In 1873, Father
Damien deVeuster, aged 33, arrived at Kalaupapa. A Catholic missionary
priest from Belgium, he served the leprosy patients at Kalaupapa until
his death. A most dedicated and driven man, Father Damien did more
than simply administer the faith: he built homes, churches and
coffins; arranged for medical services and funding from Honolulu, and
became a parent to his diseased wards.
Shown here in a rare
pencil sketch from December 1888, Damien contracted the disease, and
after 16 years of selfless service, died in 1889.
In 1886, Brother
Joseph Dutton arrived at Kalaupapa to assist Father Damien. Dutton, an
energetic and dedicated missionary priest, assumed many of the duties
Damien was unable to perform as his leprosy progressed.
Mother Marianne,
another revered servant, devoted 29 years on the peninsula as an
administrator, nurse and educator. She spent her life on the go, even
as her age climbed well into the seventies. She died in 1918.
In 1977, Pope Paul VI
declared Father Damien to be venerable, the first of three steps that
lead to sainthood.

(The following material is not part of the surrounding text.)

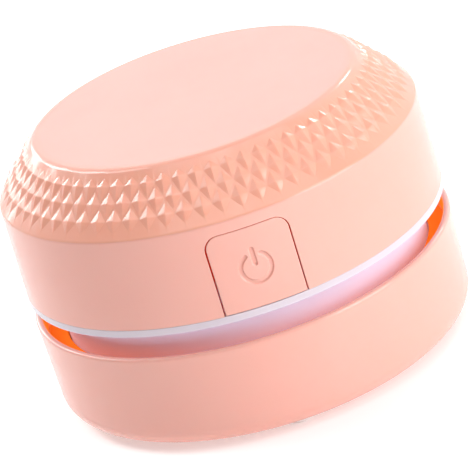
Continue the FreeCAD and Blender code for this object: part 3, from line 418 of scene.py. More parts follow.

Pope John Paul II declared Damien blessed in 1995,
the second step before canonisation as a saint.
With the advent of
sulfone drugs in the 1940s, the disease was put in remission and the
sufferers are no longer contagious. The fewer than 100 former patients
remaining on the peninsula are free to travel or relocate elsewhere,
but most have chosen to remain where they have lived for so long.